Al zeker een jaar lang lagen er schoteltjes en schaaltjes met pompoenpitjes in een hoekje van de kamer. Daar moest ik nog wat mee. Die dingen weggooien zou toch zonde zijn, zeker omdat er zulke prachtplanten uitkomen. Daarnaast vond ik het onzin om zo veel geld te besteden aan een zak pompoenpitten, terwijl je ze zelf met iedere pompoen die je eet voor de hand hebt. En ook de andere kant op vind ik het respectloos: als je een zak pitten koopt, weet je ook niet of de pompoenen wel allemaal zijn verwerkt en opgegeten?
Wat niet allemaal tot kieming kan komen, kun je toch beter gebruiken, dacht ik.
En dus stapelden de hoopjes ongeschilde, gedroogde pitten zich op, tot ik een antwoord zou vinden op de vraag: hoe ontpit ik een pompoenpit?
En dat ‘ie dan schoon is en dat het niet te veel tijd kost.
Ik overwoog de vraag ergens te stellen. Aan het internet bijvoorbeeld. Of een vriend die veel van macrobiotiek weet. Iemand van wie ik wist dat hij eens een oliepers had gekocht. Ik vroeg het niet. En het was niet nodig.
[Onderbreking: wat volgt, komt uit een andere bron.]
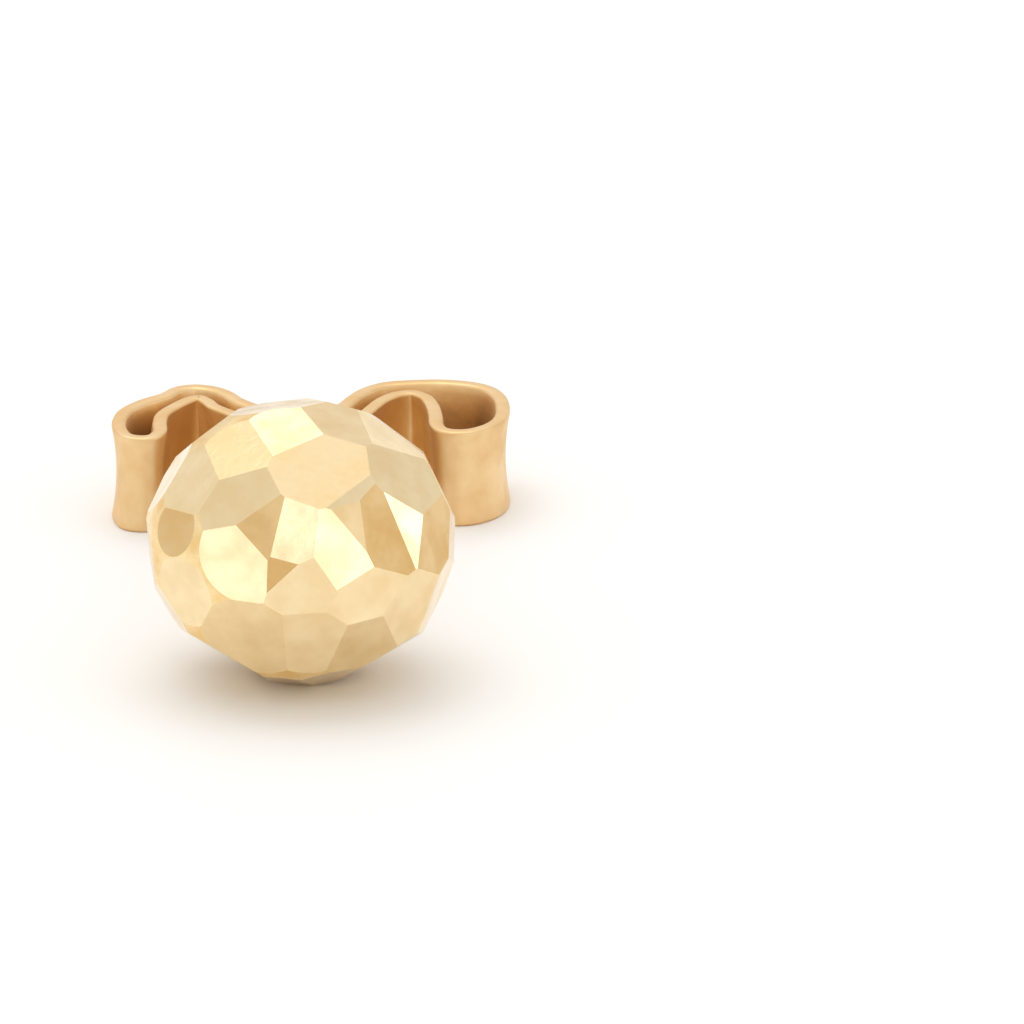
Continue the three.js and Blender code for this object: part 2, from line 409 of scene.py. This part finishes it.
    def build(self) -> bpy.types.Object:
        """Cuts the blank by each plane and softens the edges where two flats meet. The cuts are
        exact plane sections, so every facet is one true flat face.

        Returns:
            The ball's object.
        """
        points, faces = self.blank()
        ball = mesh_piece("cut_ball", points, faces)
        shape = bmesh.new()
        shape.from_mesh(ball.data)
        # This face layer holds each flat's tone: painted shade on the charted cuts, tone that varies from cut to cut
        # on the others.
        tone_and_shade_layer = shape.faces.layers.float.new("facet_tone_and_painted_shade")
        flat_layer = shape.faces.layers.int.new("flat")
        for face in shape.faces:
            face[tone_and_shade_layer] = 0.3
        for direction, distance, tone in self.planes():
            self.cut(shape, direction, distance, tone, tone_and_shade_layer, flat_layer)
        between = [
            edge
            for edge in shape.edges
            if len(edge.link_faces) == 2
            and all(face[flat_layer] for face in edge.link_faces)
            and edge.calc_face_angle(0.0) > math.radians(1.5)
        ]
        bmesh.ops.bevel(
            shape, geom=between, offset=self.edge_softness, segments=2, profile=0.5, affect="EDGES", clamp_overlap=True
        )
        for face in shape.faces:
            face.smooth = not face[flat_layer]
        sharp_from = math.radians(7.0)
        for edge in shape.edges:
            edge.smooth = edge.calc_face_angle(0.0) < sharp_from
        shape.to_mesh(ball.data)
        shape.free()
        self.place(ball)
        return ball

    def cut(
        self,
        shape: bmesh.types.BMesh,
        direction: np.ndarray,
        distance: float,
        tone: float,
        tone_and_shade_layer: bmesh.types.BMLayerItem,
        flat_layer: bmesh.types.BMLayerItem,
    ) -> None:
        """Takes off what lies outside one plane and closes the section with one flat face."""
        geometry = list(shape.verts) + list(shape.edges) + list(shape.faces)
        result = bmesh.ops.bisect_plane(
            shape,
            geom=geometry,
            dist=1e-9,
            plane_co=tuple(direction * distance),
            plane_no=tuple(direction),
            clear_outer=True,
        )
        rim = [item for item in result["geom_cut"] if isinstance(item, bmesh.types.BMEdge)]
        rim = [edge for edge in rim if edge.is_valid and len(edge.link_faces) == 1]
        if not rim:
            return
        filled = bmesh.ops.contextual_create(shape, geom=rim)
        for face in filled["faces"]:
            # The tone stored here is painted shade on the charted cuts.
            face[tone_and_shade_layer] = tone
            face[flat_layer] = 1
            face.normal_update()
            if face.normal.dot(direction) < 0.0:
                face.normal_flip()

    def place(self, ball: bpy.types.Object) -> None:
        """Flattens the cut ball and moves its mesh to the ball's centre."""
        mesh = ball.data
        points = np.empty(len(mesh.vertices) * 3)
        mesh.vertices.foreach_get("co", points)
        points = points.reshape(-1, 3) * np.array([1.0, 1.0, self.flattening]) + self.axes.ball_centre
        mesh.vertices.foreach_set("co", points.ravel())
        mesh.update()

    def dress(self, ball: bpy.types.Object) -> None:
        """Gives the flats the bright finish and the skin left between them the satin one."""
        ball.data.materials.append(CUT_GOLD.make())
        ball.data.materials.append(SATIN_GOLD.make())
        flat = np.empty(len(ball.data.polygons), dtype=np.int32)
        ball.data.attributes["flat"].data.foreach_get("value", flat)
        ball.data.polygons.foreach_set("material_index", (1 - np.clip(flat, 0, 1)).astype(np.int32))

    def make(self) -> bpy.types.Object:
        """Builds, dresses and binds the ball to the stud's body."""
        ball = self.build()
        self.dress(ball)
        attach(ball, Body.STUD.value)
        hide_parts("ball_stud")
        return ball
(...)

Ik had er op mogen vertrouwen: dat de pompoenpit zélf het me zou vertellen.
Zoals de konijnen en het helmgras me leerden vlechten, zo moest ik ook te werk gaan aan de pompoen: hem beter leren kennen.
De pompoen krijgt zelf dat zaad prachtig uit die schil, dan weet de pompoen ook hoe het moet.
Met het vertrouwen dat als ik me even volledig op het probleem zou werpen en verschillende dingen ging proberen, het antwoord naar me toe zou komen, ging ik aan het werk. In de tijd dat mijn dochter haar slaapje deed, wilde ik hebben uitgevonden hoe je een pompoenpitje schoon uit de schil krijgt.
Mijn schoonmoeder had me ooit eens voorgedaan hoe je op het puntje van het pitje kan bijten en dat je dan het zaadje er mooi uitkrijgt. Om hygiënische redenen wilde ik het zaadje niet in mijn mond nemen, dus ik begon met een knijper. Gewoon vaak proberen, dan zou ik er misschien vanzelf handigheid in krijgen, net als breien. Maar hoewel het wel steeds een klein beetje beter ging, ik bleef het zaadje kapot knijpen en het kostte nog steeds veel tijd. Niet elegant genoeg.
Dat puntje, daar moest ergens water door om het zaad te laten kiemen. Dat moest de plek zijn waar het zaad het makkelijkst open kon gaan. Als ik dáár nou eens een soort wig in zou zetten.. en jawel! Met een satéprikker ging het zaad gemakkelijk open en bleef het ook nagenoeg heel.
Voordat mijn dochter wakker was, had de pompoen me geleerd hoe het zaad te ontpitten. Ik had het alleen even hoeven vragen, even extra aandacht te geven. In een half uur had ik ook de rest van de pitjes van de schil ontdaan, genoeg voor gebruik op een brood of in een paar salades.
6 pitjes van deze pitjes zaaide ik, alle zes zijn het nu prachtige kiemplanten.